The Orbit/Stabiliser Theorem

The Orbit/Stabiliser Theorem is a simple theorem in group theory. Thanks to Tim Gowers for the proof I outline here - I find it much more intuitive than the proof that was presented in lectures, and it involves equivalence relations (which I think are wonderful things).

Theorem: \(\vert {g(x), g \in G} \vert \times \vert {g \in G: g(x) = x} \vert = \vert G \vert\).

Proof: We fix an element \(x \in G\), and define two equivalence relations: \(g \sim h\) iff \(g(x) = h(x)\), and \(g \cdot h\) if \(h^{-1} g \in \text{Stab}_G(x)\), where \(\text{Stab}_G(k) = {g \in G: g(k) = k}\).

Now, these are the same relation (we will check that they are indeed equivalence relations - don’t worry!). This is because \(g \sim h \iff g(x) = h(x) \iff h^{-1}g(x) = x \iff h^{-1}g \in \text{Stab}_G(x) \iff g \cdot h\).

And \(\sim\) is an equivalence relation, almost trivially: it is reflexive since \(g \sim g \iff g(x) = g(x)\) is obviously true; it is symmetric, since \(g \sim h \iff g(x) = h(x) \iff h(x) = g(x) \iff h \sim g\); it is transitive similarly.

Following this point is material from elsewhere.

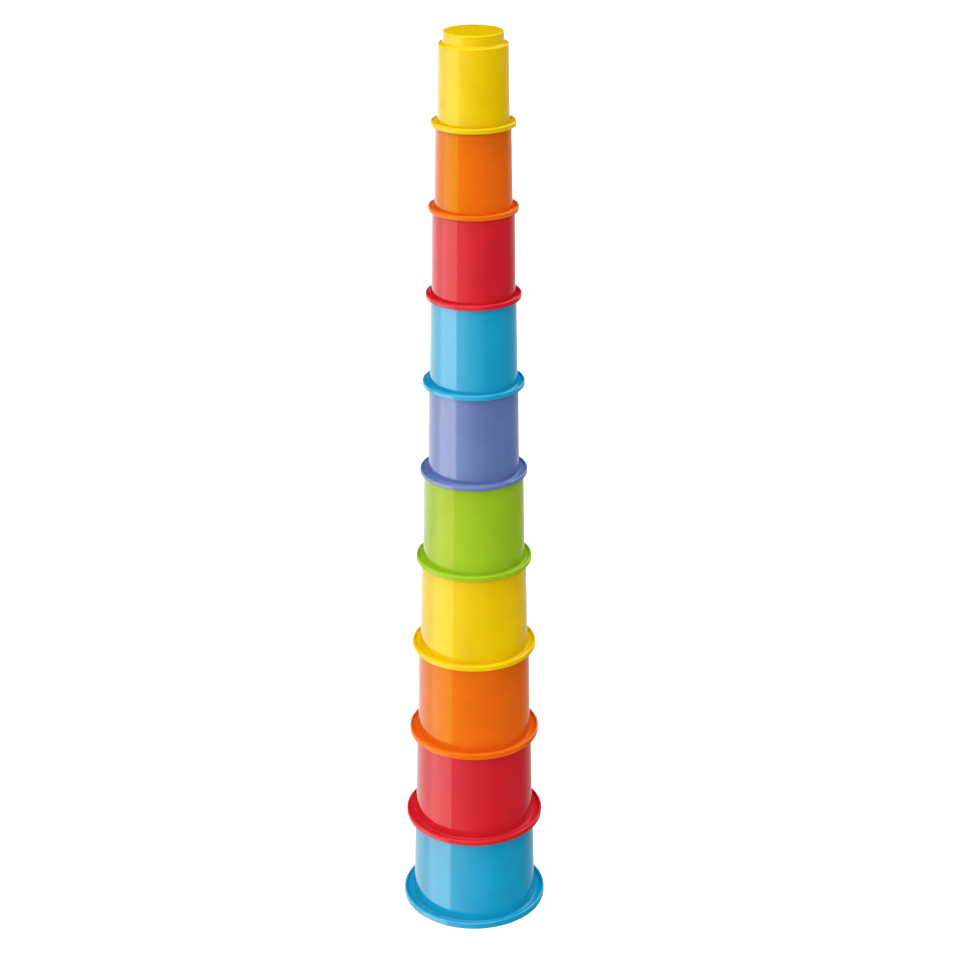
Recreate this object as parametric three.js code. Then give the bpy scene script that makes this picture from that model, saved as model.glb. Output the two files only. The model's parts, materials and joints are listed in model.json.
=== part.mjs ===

Now, it is clear that the number of equivalence classes of \(\sim\) is just the size of the orbit \({g(x), g \in G }\), because for each equivalence class there is one member of the orbit (with \([g]\) representing \(g(x)\)), and for each member of the orbit there is one equivalence class (with \(g(x)\) being represented solely by \([g]\)).

It is also clear that the size of the stabiliser \(\text{Stab}_G(x)\) is just the size of an equivalence class \([g]\) of \(\cdot\), since for each member \(s\) of the stabiliser, we have that \(g \cdot (g s)\) so \(\vert [g] \vert \geq \vert \text{Stab}_G(x) \vert"\), while for each for each member \(h\) of \([g]\) we have that \(h^{-1}g \in \text{Stab}_G(x)\) by definition of \(\cdot\) - but all these \(h^{-1}g\) are different (because otherwise we could cancel a \(g\)) so \(\vert [g] \vert \leq \vert \text{Stab}_G(x) \vert\).

And the equivalence classes of \(\sim \ = \cdot\) partition the set \(G\), so (size of equivalence class) times (number of equivalence classes) is just \( \vert G \vert\) - but this is exactly what we required.